Why do engineers prefer shop welds over field welds? Shop fabrication offers controlled environmental conditions, optimal welding positions using rotators and positioners, specialised equipment, and full NDE capability on-site. These advantages produce consistently higher weld quality than field welding, where weather, access, and fixed pipe positions make achieving the same quality far more difficult. Shop fabrication also runs in parallel with site construction, shortening the overall project schedule. Additionally, shop NDE, stress relief, and documentation are more practical and cost-effective than the equivalent activities on installed piping at the job site.

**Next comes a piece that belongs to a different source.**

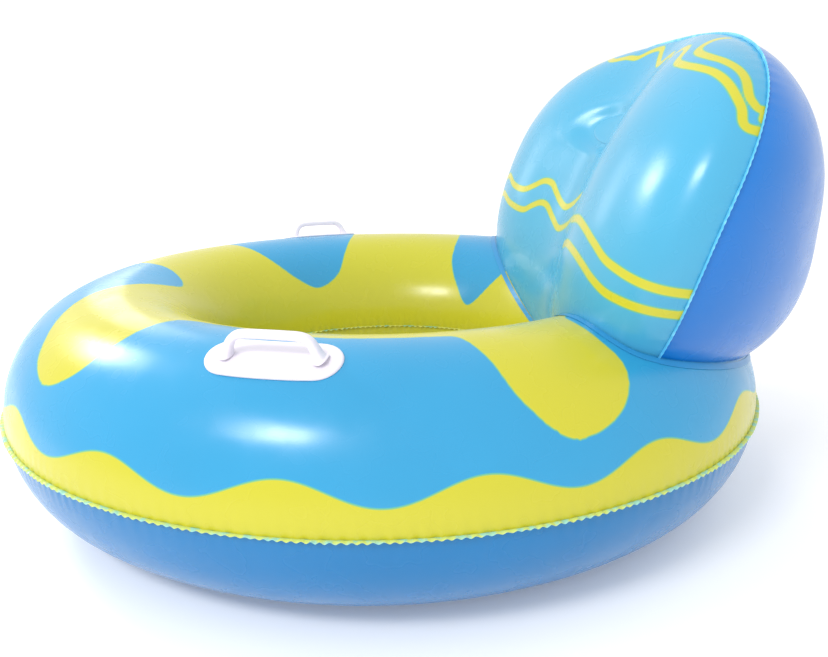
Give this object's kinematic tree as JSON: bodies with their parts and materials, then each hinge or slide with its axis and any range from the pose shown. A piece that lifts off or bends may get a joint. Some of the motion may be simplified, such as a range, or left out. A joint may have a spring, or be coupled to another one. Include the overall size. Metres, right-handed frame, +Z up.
{
  "type": "inflatable ring tube with backrest",
  "caption": "Oval inflatable water ring with an open seat hole, a reclined two-lobed air backrest, moulded grab handles and push-in valves.",
  "frame": {"origin": "on the plane the ring rests on, below the middle of the object's box", "axes": "+Z up, the front of the ring is -Y, the backrest stands at +Y, +X is the side with the near handle"},
  "size_m": [1.068, 1.207, 0.6665],
  "materials": {
    "upper_print_vinyl": "gloss",
    "lower_vinyl": "gloss",
    "ring_seam_vinyl": "gloss",
    "inner_seam_vinyl": "gloss",
    "front_print_vinyl": "gloss",
    "rear_vinyl": "gloss",
    "backrest_seam_vinyl": "gloss",
    "web_film": "gloss",
    "handle_vinyl": "satin",
    "valve_vinyl": "satin",
    "stem_vinyl": "satin",
    "flap_vinyl": "satin",
    "cap_vinyl": "satin"
  },
  "bodies": {
    "ring_and_backrest": {"ring_upper_panel": "upper_print_vinyl", "ring_lower_panel": "lower_vinyl", "ring_outer_seam": "ring_seam_vinyl", "ring_inner_seam": "inner_seam_vinyl", "backrest_front_panel": "front_print_vinyl", "backrest_rear_panel": "rear_vinyl", "backrest_seam": "backrest_seam_vinyl", "backrest_foot_weld": "backrest_seam_vinyl", "backrest_tie_web": "web_film", "valley_weld_disc": "backrest_seam_vinyl", "near_handle_patch": "handle_vinyl", "near_handle_grip": "handle_vinyl", "far_handle_patch": "handle_vinyl", "far_handle_grip": "handle_vinyl", "ring_valve_base": "valve_vinyl", "backrest_valve_base": "valve_vinyl"},
    "ring_valve_stem": {"ring_valve_stem": "stem_vinyl"},
    "ring_valve_cap": {"ring_valve_cap": "cap_vinyl", "ring_valve_tether": "cap_vinyl"},
    "ring_valve_flap": {"ring_valve_flap": "flap_vinyl"},
    "backrest_valve_stem": {"backrest_valve_stem": "stem_vinyl"},
    "backrest_valve_cap": {"backrest_valve_cap": "cap_vinyl", "backrest_valve_tether": "cap_vinyl"},
    "backrest_valve_flap": {"backrest_valve_flap": "flap_vinyl"}
  },
  "joints": [
    {"name": "ring_valve_pull", "type": "slide", "parent": "ring_and_backrest", "child": "ring_valve_stem", "axis": [-0.826, -0.0704, 0.5592], "range_m": [0, 0.0118]},
    {"name": "ring_valve_cap_hinge", "type": "hinge", "parent": "ring_valve_stem", "child": "ring_valve_cap", "pos_m": [-0.51023, -0.07449, 0.233], "axis": [0.085, -0.9964, 0], "range_deg": [0, 150]},
    {"name": "ring_valve_flap_hinge", "type": "hinge", "parent": "ring_valve_stem", "child": "ring_valve_flap", "pos_m": [-0.4821, -0.0721, 0.22264], "axis": [-0.085, 0.9964, 0], "range_deg": [0, 60], "stiffness_Nm_per_rad": 0.0005},
    {"name": "backrest_valve_pull", "type": "slide", "parent": "ring_and_backrest", "child": "backrest_valve_stem", "axis": [-0.5814, 0.8092, -0.0847], "range_m": [0, 0.0118]},
    {"name": "backrest_valve_cap_hinge", "type": "hinge", "parent": "backrest_valve_stem", "child": "backrest_valve_cap", "pos_m": [-0.24125, 0.54602, 0.36336], "axis": [0.0494, -0.0688, -0.9964], "range_deg": [0, 150]},
    {"name": "backrest_valve_flap_hinge", "type": "hinge", "parent": "backrest_valve_stem", "child": "backrest_valve_flap", "pos_m": [-0.23012, 0.51819, 0.36583], "axis": [-0.0494, 0.0688, 0.9964], "range_deg": [0, 60], "stiffness_Nm_per_rad": 0.0005}
  ]
}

What is a field weld on a piping isometric drawing? A field weld is a weld connection that the site installation crew makes after the prefabricated spools arrive at the job site. On piping isometric drawings, field welds appear as filled triangle symbols. They mark the joints that must be accessible, alignable, and weldable in the field conditions at the installation site. Piping designers place field welds at locations where the spool must be broken to fit the shipping box limit, where the exact field dimension is uncertain and a trim allowance is needed, and where the pipe connects to fixed equipment nozzles whose actual position can only be confirmed after the equipment is installed.